On a $3,200 order for a commercial office lobby (mix of samsung-led downlights, smart strips, and a display), we had a 15% defect rate due to poor handling during installation. That's $480 in direct material waste. Plus the cost of project management time to fix it.

A Simple, Stupid Checklist (Born from Failure)

After the third rejection in Q1 2024, I created our pre-check list. I'm not claiming it's revolutionary. But it works.

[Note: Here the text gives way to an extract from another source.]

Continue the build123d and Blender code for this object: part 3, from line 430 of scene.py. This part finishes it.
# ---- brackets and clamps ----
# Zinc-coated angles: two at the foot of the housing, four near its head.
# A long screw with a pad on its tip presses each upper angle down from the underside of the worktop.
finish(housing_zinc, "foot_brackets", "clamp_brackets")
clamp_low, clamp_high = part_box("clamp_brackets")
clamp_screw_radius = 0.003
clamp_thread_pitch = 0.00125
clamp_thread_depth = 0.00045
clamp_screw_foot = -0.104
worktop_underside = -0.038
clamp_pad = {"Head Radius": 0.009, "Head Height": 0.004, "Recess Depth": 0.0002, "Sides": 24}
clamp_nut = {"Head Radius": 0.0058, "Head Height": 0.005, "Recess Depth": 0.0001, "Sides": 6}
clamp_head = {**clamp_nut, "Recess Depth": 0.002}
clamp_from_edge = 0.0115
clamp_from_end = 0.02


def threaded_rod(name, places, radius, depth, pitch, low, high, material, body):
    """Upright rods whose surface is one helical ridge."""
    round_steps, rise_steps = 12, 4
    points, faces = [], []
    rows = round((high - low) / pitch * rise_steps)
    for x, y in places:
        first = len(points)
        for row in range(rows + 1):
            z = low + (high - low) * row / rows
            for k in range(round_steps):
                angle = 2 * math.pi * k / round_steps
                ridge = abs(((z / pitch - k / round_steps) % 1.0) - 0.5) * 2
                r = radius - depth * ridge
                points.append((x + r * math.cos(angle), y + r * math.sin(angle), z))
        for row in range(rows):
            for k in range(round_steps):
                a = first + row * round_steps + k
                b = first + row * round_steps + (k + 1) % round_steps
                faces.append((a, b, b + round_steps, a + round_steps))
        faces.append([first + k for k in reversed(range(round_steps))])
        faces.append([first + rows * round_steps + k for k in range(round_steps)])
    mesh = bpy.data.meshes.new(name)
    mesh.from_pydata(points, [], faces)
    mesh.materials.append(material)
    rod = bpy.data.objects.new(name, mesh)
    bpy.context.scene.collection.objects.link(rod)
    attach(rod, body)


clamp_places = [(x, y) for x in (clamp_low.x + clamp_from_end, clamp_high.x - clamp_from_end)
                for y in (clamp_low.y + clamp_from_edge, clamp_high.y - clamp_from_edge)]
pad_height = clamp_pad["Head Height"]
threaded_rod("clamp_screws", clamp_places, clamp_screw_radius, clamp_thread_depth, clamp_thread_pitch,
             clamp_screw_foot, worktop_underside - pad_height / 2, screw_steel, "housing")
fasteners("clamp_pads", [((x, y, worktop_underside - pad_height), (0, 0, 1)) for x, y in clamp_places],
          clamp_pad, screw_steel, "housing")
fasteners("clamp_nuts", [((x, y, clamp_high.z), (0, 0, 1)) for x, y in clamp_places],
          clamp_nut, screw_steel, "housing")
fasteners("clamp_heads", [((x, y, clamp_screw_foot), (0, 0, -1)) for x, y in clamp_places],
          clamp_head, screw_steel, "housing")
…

  1. Stop. Look. Don't Touch. Before you put a screwdriver near it, inspect the cover for clips, springs, or screws. Is it glass? Metal? Plastic?
  2. Test the Mechanism. You can often find a small slot, a spring-loaded clip, or a specific twist direction. Don't force it. If it resists, you are missing something. Check the manufacturer's specs online—it's easy to find for Samsung LED products.
  3. Remove the Bulb First (If Safe). Removing the weight of a glass bulb reduces the risk of the whole assembly pulling out of the ceiling and crashing down.
  4. Have the Right Tools on Hand. A good suction cup, a plastic pry tool, and a steady hand. Avoid metal tools against glass or painted metal at all costs.

I've used this checklist on our last 12 projects. We've caught 2 potential breakages before they happened. That's not a massive number. But it's 2 calls I didn't have to make to the client to explain why their new lobby has a cracked light.

It doesn't make for a great story. But it saves you the headache of telling a bad one.